Not to mention that scene of Picard calling Seven, Raffi and Elnor his family, laughing happily together just moments after Guinan had described Rios's premature death in a bar brawl, of all things. 'Died as he lived' my foot. S2 tried to peg Rios as an impulsive type, but in S1 this was the man who talked everyone else down from an armed standoff and got the team home safely when even the great Picard himself had failed - how is being murdered in a bar brawl 'dying as he lived' for that guy?
None of it works for his character even a little bit, and it also doesn't work for the themes of the story, which are all about NOT getting stuck in the past, and it's an insult to the character, his deeply meaningful relationships to all the other characters around him, and it's frankly an insult to Santiago Cabrera. Writing him out of the show this unceremoniously with an alleged "happy ending" that reduces his character to a shadow of his former self and closes all doors for future projects so there will have to be tons of loopholes to contend with if anyone wants to bring his character back - it's a complete farce, start to finish.
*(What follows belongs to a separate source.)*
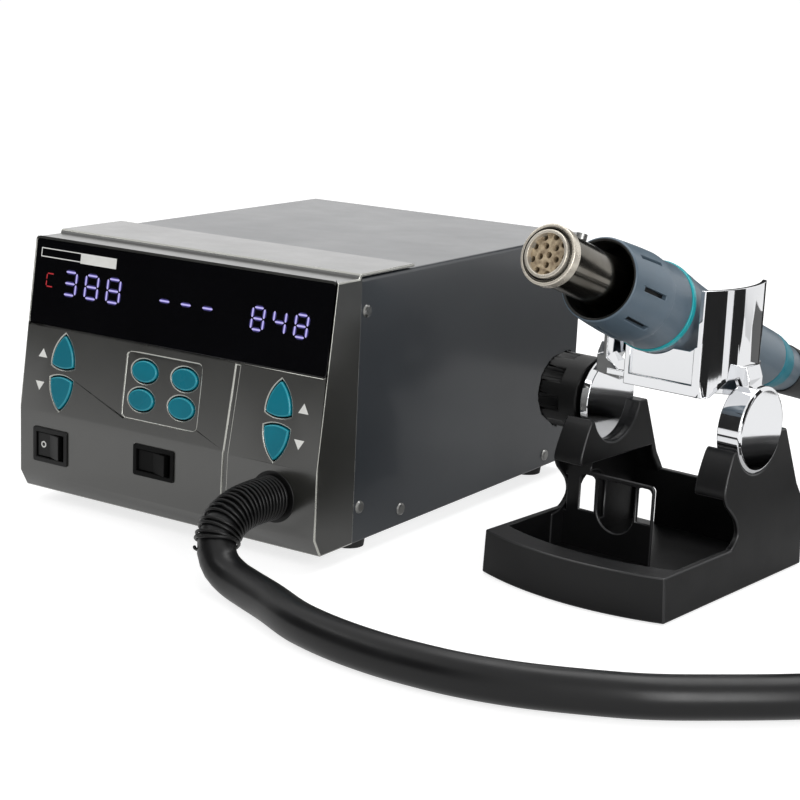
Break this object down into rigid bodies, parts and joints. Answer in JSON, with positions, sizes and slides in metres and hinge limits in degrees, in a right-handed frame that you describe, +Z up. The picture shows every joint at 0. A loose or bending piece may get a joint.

It just makes me so furious how badly they butchered this layered, complex character and gave him basically zero motivation for ending the story the way he did beyond "romantic love is more important than friendship, found family, duty, community, and the prospect of horrific war, racism, and decades upon decades of suffering".
Bah humbug. Glad I've got that off my chest! I could probably rant a bit more about the deeply flawed structure of the show and how Elnor and Soji deserved better, too - not to mention Agnes, but this is a Rios thread so I'll shut up now.
What other changes did you notice? What do you think caused them? Do you think it's possible for them to be undone in a future spin-off or in betacanon?